Report every line below that holds the word "starting".
* begin *
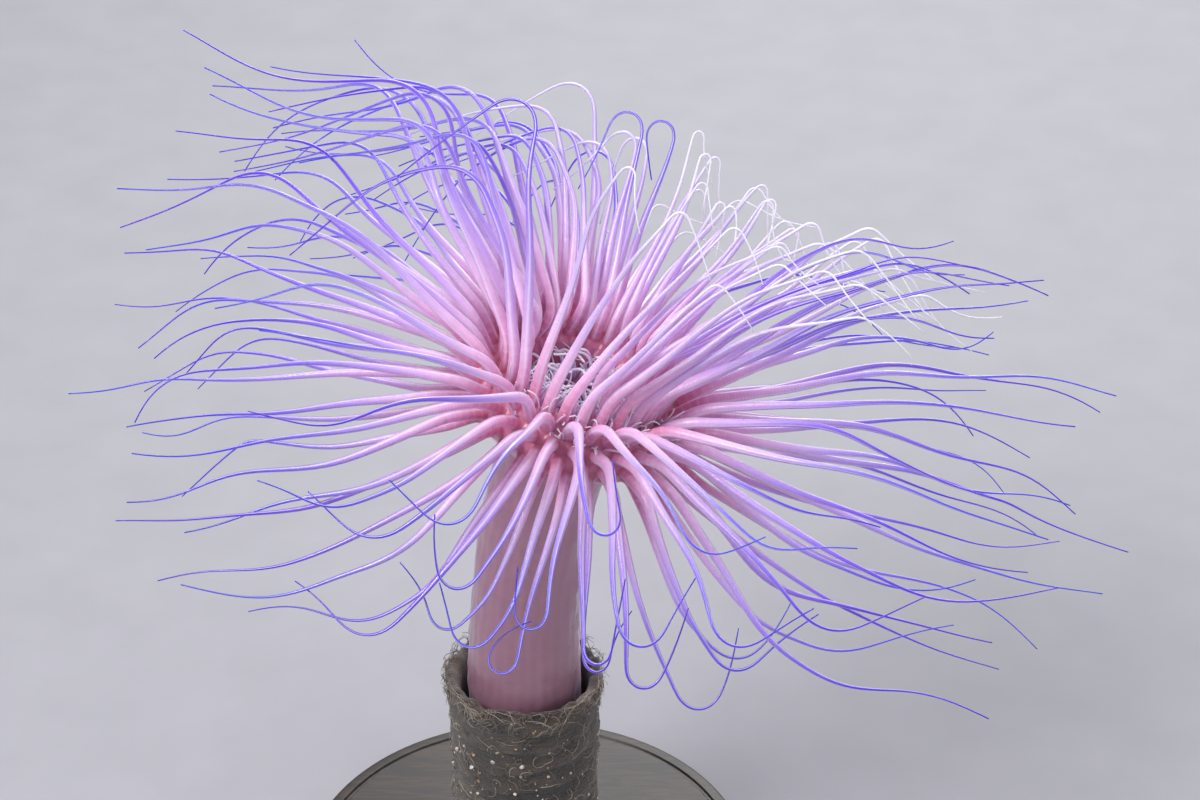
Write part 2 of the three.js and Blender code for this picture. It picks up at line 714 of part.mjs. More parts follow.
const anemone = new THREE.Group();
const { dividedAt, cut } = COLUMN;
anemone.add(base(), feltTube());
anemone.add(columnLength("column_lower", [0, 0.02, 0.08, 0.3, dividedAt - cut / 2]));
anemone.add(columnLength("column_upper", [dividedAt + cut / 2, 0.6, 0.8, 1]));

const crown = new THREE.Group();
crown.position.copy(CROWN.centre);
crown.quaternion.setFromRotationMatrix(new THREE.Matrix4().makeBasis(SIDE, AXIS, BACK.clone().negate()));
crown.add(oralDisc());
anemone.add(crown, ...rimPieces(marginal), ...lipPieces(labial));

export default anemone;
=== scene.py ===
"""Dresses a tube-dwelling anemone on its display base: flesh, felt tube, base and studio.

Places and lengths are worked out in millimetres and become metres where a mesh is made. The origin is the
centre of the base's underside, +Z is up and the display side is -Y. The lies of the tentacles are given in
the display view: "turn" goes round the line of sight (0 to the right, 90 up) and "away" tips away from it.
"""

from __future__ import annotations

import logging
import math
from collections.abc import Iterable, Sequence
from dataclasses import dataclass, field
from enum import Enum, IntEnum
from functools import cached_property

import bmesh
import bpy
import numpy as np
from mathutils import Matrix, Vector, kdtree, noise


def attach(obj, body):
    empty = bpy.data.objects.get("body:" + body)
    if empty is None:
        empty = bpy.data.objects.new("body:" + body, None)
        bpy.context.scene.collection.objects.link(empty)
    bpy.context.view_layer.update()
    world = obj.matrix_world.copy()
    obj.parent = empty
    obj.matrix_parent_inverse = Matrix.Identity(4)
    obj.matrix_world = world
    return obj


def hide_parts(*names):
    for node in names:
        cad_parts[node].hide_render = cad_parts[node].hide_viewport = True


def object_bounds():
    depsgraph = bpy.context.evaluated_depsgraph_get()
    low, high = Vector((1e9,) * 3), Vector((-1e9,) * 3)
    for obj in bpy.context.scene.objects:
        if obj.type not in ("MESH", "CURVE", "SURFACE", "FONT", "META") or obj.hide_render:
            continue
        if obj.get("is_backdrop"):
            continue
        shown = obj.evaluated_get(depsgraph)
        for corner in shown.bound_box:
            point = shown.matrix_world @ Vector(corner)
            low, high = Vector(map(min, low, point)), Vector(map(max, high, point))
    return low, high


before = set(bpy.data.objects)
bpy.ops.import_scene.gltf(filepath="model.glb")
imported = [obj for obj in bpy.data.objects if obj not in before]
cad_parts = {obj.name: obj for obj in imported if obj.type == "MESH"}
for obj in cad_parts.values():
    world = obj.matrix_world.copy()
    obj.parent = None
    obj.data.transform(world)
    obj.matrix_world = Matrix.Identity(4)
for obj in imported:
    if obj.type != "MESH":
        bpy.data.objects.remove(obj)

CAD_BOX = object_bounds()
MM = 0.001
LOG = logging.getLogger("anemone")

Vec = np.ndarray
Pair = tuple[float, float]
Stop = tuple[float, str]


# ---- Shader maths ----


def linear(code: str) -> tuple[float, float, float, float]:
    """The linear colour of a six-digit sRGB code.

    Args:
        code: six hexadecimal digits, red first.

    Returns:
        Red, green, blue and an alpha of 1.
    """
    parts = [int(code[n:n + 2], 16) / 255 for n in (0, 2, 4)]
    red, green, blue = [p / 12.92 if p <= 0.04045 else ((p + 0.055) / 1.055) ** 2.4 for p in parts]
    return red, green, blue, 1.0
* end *
* begin *
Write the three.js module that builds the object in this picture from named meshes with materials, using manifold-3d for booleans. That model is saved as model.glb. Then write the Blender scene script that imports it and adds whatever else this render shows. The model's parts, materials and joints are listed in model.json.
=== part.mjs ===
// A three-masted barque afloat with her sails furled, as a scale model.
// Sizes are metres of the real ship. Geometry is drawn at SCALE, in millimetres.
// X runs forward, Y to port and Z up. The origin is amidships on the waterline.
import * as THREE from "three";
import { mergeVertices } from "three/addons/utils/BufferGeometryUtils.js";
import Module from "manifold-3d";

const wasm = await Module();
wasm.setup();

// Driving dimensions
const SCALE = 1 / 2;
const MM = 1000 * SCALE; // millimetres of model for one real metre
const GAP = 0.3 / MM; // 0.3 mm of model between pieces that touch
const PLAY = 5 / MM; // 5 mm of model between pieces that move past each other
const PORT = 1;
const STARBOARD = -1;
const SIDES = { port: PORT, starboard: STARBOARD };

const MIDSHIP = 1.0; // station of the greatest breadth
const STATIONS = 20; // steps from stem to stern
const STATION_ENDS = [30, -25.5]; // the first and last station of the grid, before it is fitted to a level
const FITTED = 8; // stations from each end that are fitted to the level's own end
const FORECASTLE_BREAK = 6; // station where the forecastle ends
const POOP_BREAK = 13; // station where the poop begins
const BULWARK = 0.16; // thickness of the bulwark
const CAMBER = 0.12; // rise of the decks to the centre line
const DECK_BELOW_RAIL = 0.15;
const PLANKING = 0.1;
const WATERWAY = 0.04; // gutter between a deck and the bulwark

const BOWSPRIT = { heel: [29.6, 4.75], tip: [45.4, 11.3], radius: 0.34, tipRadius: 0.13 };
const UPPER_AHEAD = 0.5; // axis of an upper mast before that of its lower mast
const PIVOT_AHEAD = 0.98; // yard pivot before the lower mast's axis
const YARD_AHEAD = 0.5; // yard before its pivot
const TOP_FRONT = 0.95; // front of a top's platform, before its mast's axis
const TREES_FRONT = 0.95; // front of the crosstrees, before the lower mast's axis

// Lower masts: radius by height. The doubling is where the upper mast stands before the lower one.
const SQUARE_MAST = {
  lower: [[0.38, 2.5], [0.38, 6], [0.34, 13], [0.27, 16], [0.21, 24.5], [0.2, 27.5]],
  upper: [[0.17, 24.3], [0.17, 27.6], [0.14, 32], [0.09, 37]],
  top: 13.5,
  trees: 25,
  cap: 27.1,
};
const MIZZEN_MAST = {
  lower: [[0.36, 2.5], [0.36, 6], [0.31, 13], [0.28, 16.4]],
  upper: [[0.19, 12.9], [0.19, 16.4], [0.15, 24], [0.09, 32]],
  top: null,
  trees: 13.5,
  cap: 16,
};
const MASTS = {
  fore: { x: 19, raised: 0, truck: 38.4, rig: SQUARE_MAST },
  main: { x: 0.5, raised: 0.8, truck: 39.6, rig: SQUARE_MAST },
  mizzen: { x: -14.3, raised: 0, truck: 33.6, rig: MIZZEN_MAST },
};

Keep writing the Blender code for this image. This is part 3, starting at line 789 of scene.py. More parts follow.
* end *
* begin *
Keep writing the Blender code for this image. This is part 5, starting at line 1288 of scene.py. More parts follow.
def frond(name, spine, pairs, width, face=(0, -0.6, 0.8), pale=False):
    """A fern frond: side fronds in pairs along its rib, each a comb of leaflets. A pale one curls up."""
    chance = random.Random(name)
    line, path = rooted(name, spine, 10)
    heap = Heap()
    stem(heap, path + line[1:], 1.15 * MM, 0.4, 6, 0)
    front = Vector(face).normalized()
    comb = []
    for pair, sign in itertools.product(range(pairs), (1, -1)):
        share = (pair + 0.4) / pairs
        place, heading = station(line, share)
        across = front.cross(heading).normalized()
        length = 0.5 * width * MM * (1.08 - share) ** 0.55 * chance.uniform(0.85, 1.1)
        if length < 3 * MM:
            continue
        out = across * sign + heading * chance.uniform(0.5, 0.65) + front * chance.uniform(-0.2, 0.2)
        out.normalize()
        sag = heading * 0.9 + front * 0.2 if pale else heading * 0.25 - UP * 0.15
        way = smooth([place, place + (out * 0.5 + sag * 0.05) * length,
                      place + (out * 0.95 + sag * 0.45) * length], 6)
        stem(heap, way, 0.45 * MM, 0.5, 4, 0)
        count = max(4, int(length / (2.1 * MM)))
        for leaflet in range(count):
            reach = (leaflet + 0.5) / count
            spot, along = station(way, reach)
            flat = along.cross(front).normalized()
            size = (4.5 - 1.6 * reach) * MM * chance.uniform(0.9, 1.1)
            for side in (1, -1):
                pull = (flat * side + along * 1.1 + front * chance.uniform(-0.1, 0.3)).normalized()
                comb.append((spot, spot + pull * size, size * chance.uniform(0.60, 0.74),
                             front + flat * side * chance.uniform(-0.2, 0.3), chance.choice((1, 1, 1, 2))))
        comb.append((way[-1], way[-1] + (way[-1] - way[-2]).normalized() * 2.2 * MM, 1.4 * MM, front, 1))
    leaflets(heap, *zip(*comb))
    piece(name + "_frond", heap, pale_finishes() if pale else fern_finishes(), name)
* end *
§ Written reply
Keep writing the Blender code for this image. This is part 3, starting at line 789 of scene.py. More parts follow.
Keep writing the Blender code for this image. This is part 5, starting at line 1288 of scene.py. More parts follow.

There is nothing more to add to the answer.